Source material:
— Start —

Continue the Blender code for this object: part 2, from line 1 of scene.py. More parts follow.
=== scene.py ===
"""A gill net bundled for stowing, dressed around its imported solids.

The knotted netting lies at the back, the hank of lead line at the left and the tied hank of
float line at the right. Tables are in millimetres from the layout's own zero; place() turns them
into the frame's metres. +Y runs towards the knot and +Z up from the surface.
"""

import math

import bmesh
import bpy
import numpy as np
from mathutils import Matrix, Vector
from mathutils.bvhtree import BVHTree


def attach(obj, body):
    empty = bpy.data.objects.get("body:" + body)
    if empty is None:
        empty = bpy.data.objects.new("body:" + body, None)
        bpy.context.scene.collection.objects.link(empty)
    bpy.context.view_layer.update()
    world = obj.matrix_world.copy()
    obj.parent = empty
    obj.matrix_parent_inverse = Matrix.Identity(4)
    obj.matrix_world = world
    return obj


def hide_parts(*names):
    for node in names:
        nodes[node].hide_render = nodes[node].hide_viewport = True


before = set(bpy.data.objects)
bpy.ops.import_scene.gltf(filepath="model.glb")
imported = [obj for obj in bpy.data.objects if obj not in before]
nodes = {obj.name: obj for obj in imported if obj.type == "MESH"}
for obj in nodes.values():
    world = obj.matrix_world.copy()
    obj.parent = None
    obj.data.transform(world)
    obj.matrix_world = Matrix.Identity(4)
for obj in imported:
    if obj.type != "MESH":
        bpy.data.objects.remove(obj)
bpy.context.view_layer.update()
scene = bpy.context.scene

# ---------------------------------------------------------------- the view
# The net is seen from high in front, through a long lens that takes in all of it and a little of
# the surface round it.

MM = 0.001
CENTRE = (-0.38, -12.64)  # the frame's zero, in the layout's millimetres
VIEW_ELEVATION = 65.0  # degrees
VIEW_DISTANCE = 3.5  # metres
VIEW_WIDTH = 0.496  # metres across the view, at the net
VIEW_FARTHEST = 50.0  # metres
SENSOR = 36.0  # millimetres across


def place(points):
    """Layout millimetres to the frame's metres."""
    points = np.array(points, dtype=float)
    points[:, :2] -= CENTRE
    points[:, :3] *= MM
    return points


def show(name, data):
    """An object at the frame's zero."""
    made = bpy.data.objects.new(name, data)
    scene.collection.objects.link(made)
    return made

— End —
— Start —

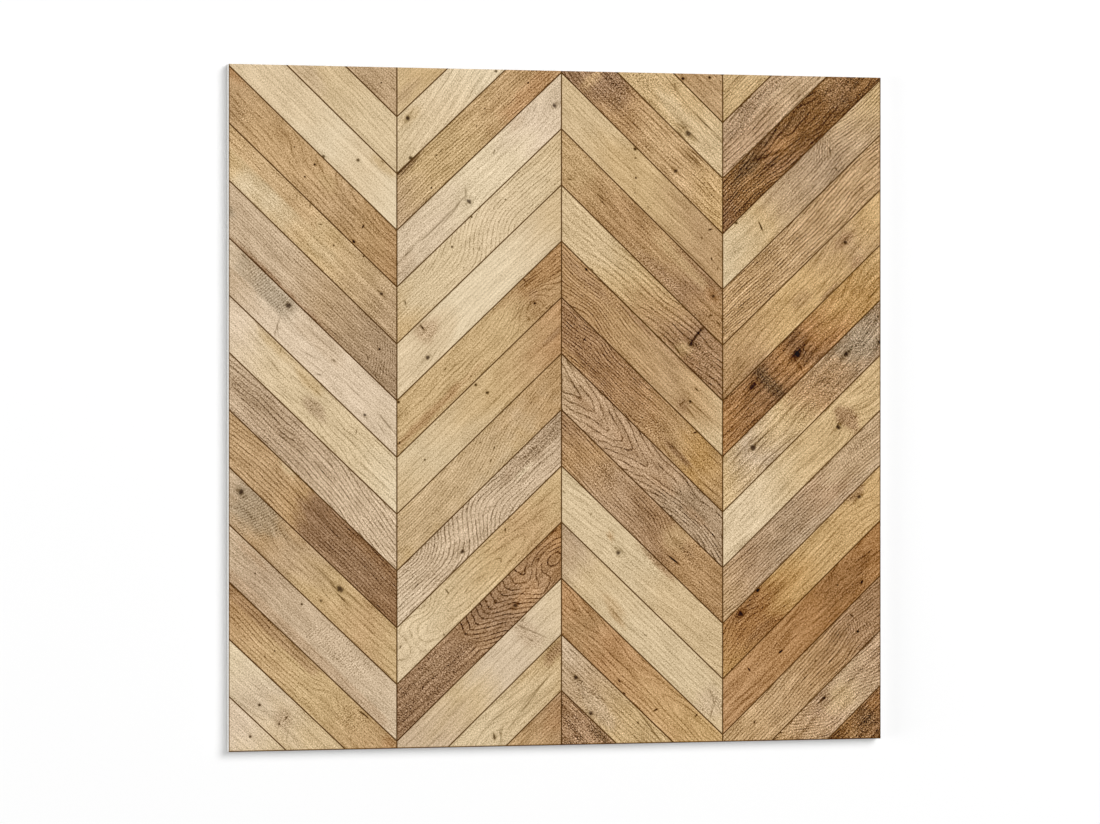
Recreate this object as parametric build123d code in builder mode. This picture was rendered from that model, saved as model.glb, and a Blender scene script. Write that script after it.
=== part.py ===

— End —
— Start —

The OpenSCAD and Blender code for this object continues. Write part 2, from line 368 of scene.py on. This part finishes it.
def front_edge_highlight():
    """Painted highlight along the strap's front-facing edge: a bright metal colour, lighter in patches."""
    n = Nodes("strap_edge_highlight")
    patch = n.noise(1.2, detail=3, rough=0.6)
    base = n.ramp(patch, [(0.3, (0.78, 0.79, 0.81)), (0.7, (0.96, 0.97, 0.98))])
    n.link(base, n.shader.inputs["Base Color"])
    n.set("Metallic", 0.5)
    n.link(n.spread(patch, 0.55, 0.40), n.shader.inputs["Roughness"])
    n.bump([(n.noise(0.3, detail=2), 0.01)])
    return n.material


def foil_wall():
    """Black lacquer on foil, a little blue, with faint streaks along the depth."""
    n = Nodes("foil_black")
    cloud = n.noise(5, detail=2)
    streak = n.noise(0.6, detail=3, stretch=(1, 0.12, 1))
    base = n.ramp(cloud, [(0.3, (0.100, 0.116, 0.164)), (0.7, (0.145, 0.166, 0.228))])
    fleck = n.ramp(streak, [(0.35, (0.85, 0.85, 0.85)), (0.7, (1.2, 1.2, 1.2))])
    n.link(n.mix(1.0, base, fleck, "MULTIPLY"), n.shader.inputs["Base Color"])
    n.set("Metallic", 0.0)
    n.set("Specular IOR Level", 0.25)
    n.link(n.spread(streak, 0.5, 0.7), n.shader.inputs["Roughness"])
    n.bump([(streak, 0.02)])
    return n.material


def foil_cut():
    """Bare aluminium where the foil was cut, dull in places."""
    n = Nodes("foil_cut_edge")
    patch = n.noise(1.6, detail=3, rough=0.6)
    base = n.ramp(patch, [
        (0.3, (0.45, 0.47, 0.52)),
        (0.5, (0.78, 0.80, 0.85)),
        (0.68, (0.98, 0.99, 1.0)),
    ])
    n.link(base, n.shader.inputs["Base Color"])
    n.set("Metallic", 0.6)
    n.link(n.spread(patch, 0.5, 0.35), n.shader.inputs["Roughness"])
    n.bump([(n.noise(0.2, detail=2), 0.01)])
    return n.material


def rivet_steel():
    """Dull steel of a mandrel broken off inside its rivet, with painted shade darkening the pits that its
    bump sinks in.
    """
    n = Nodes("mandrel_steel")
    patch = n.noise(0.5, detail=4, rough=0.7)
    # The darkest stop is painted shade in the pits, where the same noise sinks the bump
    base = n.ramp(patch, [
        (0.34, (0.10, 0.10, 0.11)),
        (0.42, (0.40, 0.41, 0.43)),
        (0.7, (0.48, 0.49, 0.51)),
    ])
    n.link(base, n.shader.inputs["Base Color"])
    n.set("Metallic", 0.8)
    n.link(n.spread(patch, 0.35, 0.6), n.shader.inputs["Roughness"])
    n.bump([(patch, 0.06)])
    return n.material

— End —

Goal of the exercise:
Of the lines above, extract only those from the line with "Continue the Blender" to the line with "its imported solids.", both included, exactly as written.

The solution:
Continue the Blender code for this object: part 2, from line 1 of scene.py. More parts follow.
=== scene.py ===
"""A gill net bundled for stowing, dressed around its imported solids.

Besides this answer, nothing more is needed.